Rule 4.2, meanwhile, provides that the CAB, in case of failure to reach mutual agreement to grant reciprocal rights to Philippine carriers within 12 months from the grant mentioned in the preceding rules, may revoke the conversion of operating rights into traffic rights.

Gokongwei said government has to explain why it had to include in the draft IRR Rules 4.3 and 4.4 which contradict the reciprocity rule provided in Rules 4.1 and 4.2

According to Rule 4.3, notwithstanding the non-inclusion of traffic rights mentioned in Rule 4.1 in the relevant air service agreement (ASA), the CAB may continue to allow operation of traffic rights under EO 29 if it deems it to promote national interest and/or mutual benefits.

Rule 4.4, on the other hand, says the CAB reserves the right to revoke, suspend, or restrict operations granted in the event the state of registry of the foreign carrier operating under this grant failed to extend reciprocal rights and/or equal opportunity to Philippine carriers.

CEB has been asking government to include in the IRR of EO 28 and 29 provisions that will ensure that reciprocal traffic rights are granted to domestic carriers.

The ASA, or bilaterals, governs the civil aviation relationship between states that are parties to it.

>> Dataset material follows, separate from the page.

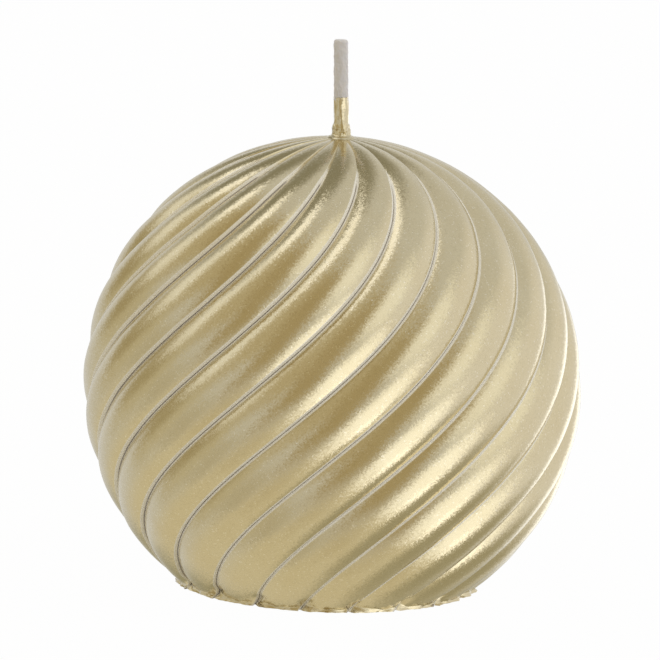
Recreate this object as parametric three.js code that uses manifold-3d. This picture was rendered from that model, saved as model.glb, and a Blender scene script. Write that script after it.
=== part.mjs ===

Traffic rights, meanwhile, is a market access right which specifies who or what may be transported over an authorized route or parts thereof in the aircraft.

A foreign air carrier’s permit (FACP) is a permit issued by the CAB and approved by the President which authorizes a foreign carrier to engage in foreign air transportation. A temporary operating permit (TOP), on the one hand, is the authorization issued by the CAB for a fixed term for the operation of scheduled or non-scheduled services by an air carrier pending the issuance of a FACP.

An FACP or TOP is a condition before any foreign carrier is granted operating rights under EO 29.

EO 29 seeks to further liberalize civil aviation in the Philippines, specifically to airports other that the Ninoy Aquino International Airport (NAIA) and “to promote a more liberalized policy for the expansion of direct air services, both passenger and cargo to secondary gateways outside of Metro Manila in order to advance domestic tourism…”

It provides that the Philippine Air Panel may offer third, fourth or fifth freedom traffic rights without restrictions on frequency, capacity and type of aircraft and other arrangements in the consideration of national interest as may be determined by the CAB.

The third freedom gives the right to fly from one’s own country to another while the fourth freedom covers the right to fly from another country to one’s own. The fifth freedom is the right to carry passengers from one’s own country to a second country, and from that country to a third country.

However, the same EO prohibits CAB from granting any foreign air carriers cabotage traffic rights of any kind, such as the right to transport passengers and goods between two or more points within the Philippines.

In both EO 29 and 28, designated national carriers have been relegated to mere observers instead of members of the Philippine Air Panel. The draft EO 29 IRR said that prior to any negotiation with other states by the Panel, the carriers shall submit their respective requirements and/or positions relative to the bilateral partner.

Gokongwei said that they have no problem with being mere observers since this is a practice also being observed by other countries.